La proportion de la production transformée en frites - surtout - mais aussi en chips, purée et autres croquettes est de l’ordre de 80 à 85 %. Et pour cause : la production de pommes de terre - plus de 5 millions de tonnes au niveau national- est bien plus importante que la consommation des Belges - 30 kilos de pommes de terre et 30 kilos de produits transformés par personne par an.
Exportations mondiales
"Le secteur de la transformation offre donc de larges débouchés aux 1 000 producteurs wallons", souligne Philippe Massart. Ils cultivent la pomme de terre sur quelque 45 000 hectares, dont l'essentiel dans le Hainaut. "C'est 62 % de la production dans cette seule province. C'est historique en raison des espaces disponibles mais aussi de la qualité des terres." Quelque 2,5 millions de tonnes de pommes de terre produites en Wallonie sont transformées, dont deux millions en frites.
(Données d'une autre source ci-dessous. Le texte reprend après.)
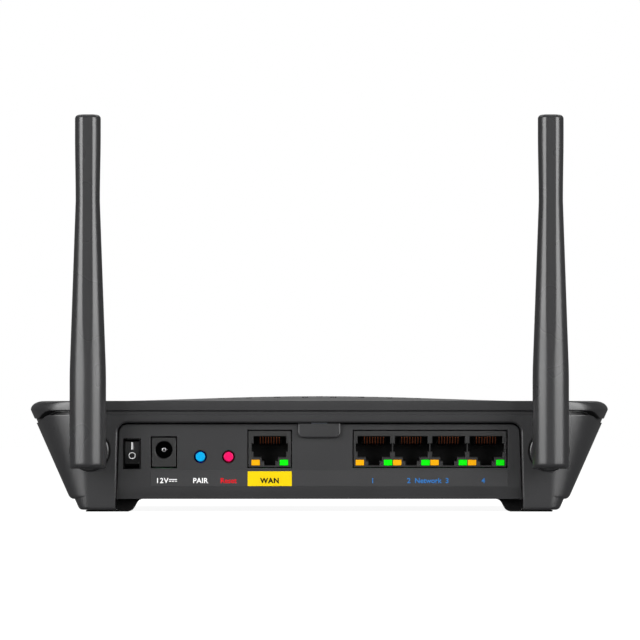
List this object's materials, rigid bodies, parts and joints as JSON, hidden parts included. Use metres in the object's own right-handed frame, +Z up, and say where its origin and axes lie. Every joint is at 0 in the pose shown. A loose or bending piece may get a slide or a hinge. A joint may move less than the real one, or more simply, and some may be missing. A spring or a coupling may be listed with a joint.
{
  "type": "wireless router",
  "caption": "Black desktop wireless router with two swivelling, tilting rod antennas, a recessed connector panel, a power rocker and push buttons.",
  "frame": {"origin": "on the table, under the middle of the whole object's bounding box", "axes": "+X along the long side, towards the power switch's end; +Y out of the connector panel; +Z up"},
  "size_m": [0.2178, 0.1784, 0.1472],
  "materials": {
    "black_plastic": "fine-textured black moulded plastic",
    "antenna_plastic": "satin black moulded plastic",
    "jack_plastic": "plain black plastic",
    "gloss_black": "glossy black plastic",
    "rubber": "matte black rubber",
    "gold": "gold-plated",
    "steel": "plain steel",
    "aluminium": "extruded, plain",
    "board_green": "green solder mask on glass laminate",
    "amber_lens": "translucent amber window",
    "green_lens": "translucent green window",
    "blue_button": "blue moulded button",
    "red_button": "red moulded button",
    "label_grey": "dark printed film",
    "label_yellow": "bright yellow printed film",
    "label_pale": "pale blank paper label",
    "clear_lens": "clear moulded light pipe",
    "cable_grey": "dark cable jacket"
  },
  "bodies": {
    "case": {"top_cover": "black_plastic", "bottom_housing": "black_plastic", "rear_panel": "black_plastic", "wan_jack": "jack_plastic", "lan_jack": "jack_plastic", "power_socket": "jack_plastic", "pair_tact_switch": "jack_plastic", "reset_tact_switch": "jack_plastic", "main_processor": "jack_plastic", "memory_chip": "jack_plastic", "lan_transformer": "jack_plastic", "wan_transformer": "jack_plastic", "switch_body": "gloss_black", "foot_rear_left": "rubber", "foot_rear_right": "rubber", "foot_front_left": "rubber", "foot_front_right": "rubber", "wan_contacts": "gold", "lan_contacts_1": "gold", "lan_contacts_2": "gold", "lan_contacts_3": "gold", "lan_contacts_4": "gold", "case_screw_rear_left": "steel", "case_screw_rear_right": "steel", "case_screw_front_left": "steel", "case_screw_front_right": "steel", "power_pin": "steel", "radio_shield_left": "steel", "radio_shield_right": "steel", "heat_sink": "aluminium", "main_board": "board_green", "wan_lamp_amber": "amber_lens", "lan_lamp_1_amber": "amber_lens", "lan_lamp_2_amber": "amber_lens", "lan_lamp_3_amber": "amber_lens", "lan_lamp_4_amber": "amber_lens", "wan_lamp_green": "green_lens", "lan_lamp_1_green": "green_lens", "lan_lamp_2_green": "green_lens", "lan_lamp_3_green": "green_lens", "lan_lamp_4_green": "green_lens", "port_label": "label_grey", "wan_label": "label_yellow", "rating_label": "label_pale", "status_light_pipe": "clear_lens", "antenna_coax_left": "cable_grey", "antenna_coax_right": "cable_grey"},
    "antenna_left": {"antenna_blade_left": "antenna_plastic", "antenna_element_left": "gold"},
    "antenna_right": {"antenna_blade_right": "antenna_plastic", "antenna_element_right": "gold"},
    "swivel_left": {"antenna_knuckle_left": "antenna_plastic", "hinge_pin_left": "steel", "swivel_clip_left": "steel"},
    "swivel_right": {"antenna_knuckle_right": "antenna_plastic", "hinge_pin_right": "steel", "swivel_clip_right": "steel"},
    "power_rocker": {"switch_rocker": "gloss_black"},
    "pair_button": {"pair_button": "blue_button"},
    "reset_button": {"reset_button": "red_button"}
  },
  "joints": [
    {"name": "antenna_left_swivel", "type": "hinge", "parent": "case", "child": "swivel_left", "pos_m": [-0.0857, 0.0708, 0.0227], "axis": [0, -1, 0], "range_deg": [-40, 90]},
    {"name": "antenna_left_tilt", "type": "hinge", "parent": "swivel_left", "child": "antenna_left", "pos_m": [-0.0857, 0.0803, 0.0227], "axis": [-1, 0, 0], "range_deg": [0, 90]},
    {"name": "antenna_right_swivel", "type": "hinge", "parent": "case", "child": "swivel_right", "pos_m": [0.0857, 0.0708, 0.0227], "axis": [0, 1, 0], "range_deg": [-40, 90]},
    {"name": "antenna_right_tilt", "type": "hinge", "parent": "swivel_right", "child": "antenna_right", "pos_m": [0.0857, 0.0803, 0.0227], "axis": [-1, 0, 0], "range_deg": [0, 90]},
    {"name": "power_rocker_rock", "type": "hinge", "parent": "case", "child": "power_rocker", "pos_m": [0.0699, 0.0644, 0.0216], "axis": [-1, 0, 0], "range_deg": [0, 24]},
    {"name": "pair_button_press", "type": "slide", "parent": "case", "child": "pair_button", "axis": [0, -1, 0], "range_m": [0, 0.0008], "stiffness_N_per_m": 800, "springref_m": -0.0003},
    {"name": "reset_button_press", "type": "slide", "parent": "case", "child": "reset_button", "axis": [0, -1, 0], "range_m": [0, 0.0008], "stiffness_N_per_m": 800, "springref_m": -0.0003}
  ]
}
Ces produits transformés sont un excellent atout commercial pour l'exportation. "La demande de tels produits est mondiale et en hausse", poursuit le directeur de l'Apaq-W. Les frites en tant que telles sont d'ailleurs vendues dans plus de 150 pays, pour un montant annuel dépassant les 2 milliards d'euros.
Reste la malheureuse Bintje quelque peu esseulée dans ce marché de la pomme de terre. "En termes culinaires et gustatifs sa remplaçante idéale et complète n’existe pas encore, ce qui lui permet de subsister dans les marchés de niche que sont les frites fraîches et certaines spécialités", note encore Pierre Lebrun.
Vous pouvez pour cela vous fournir en direct chez l'agriculteur. "La production locale est de grande qualité en toutes circonstances", conclut Philippe Massart.
Reste que pour de bonnes frites, il faut certes une bonne pomme de terre, mais aussi… une bonne cuisson et du savoir-faire.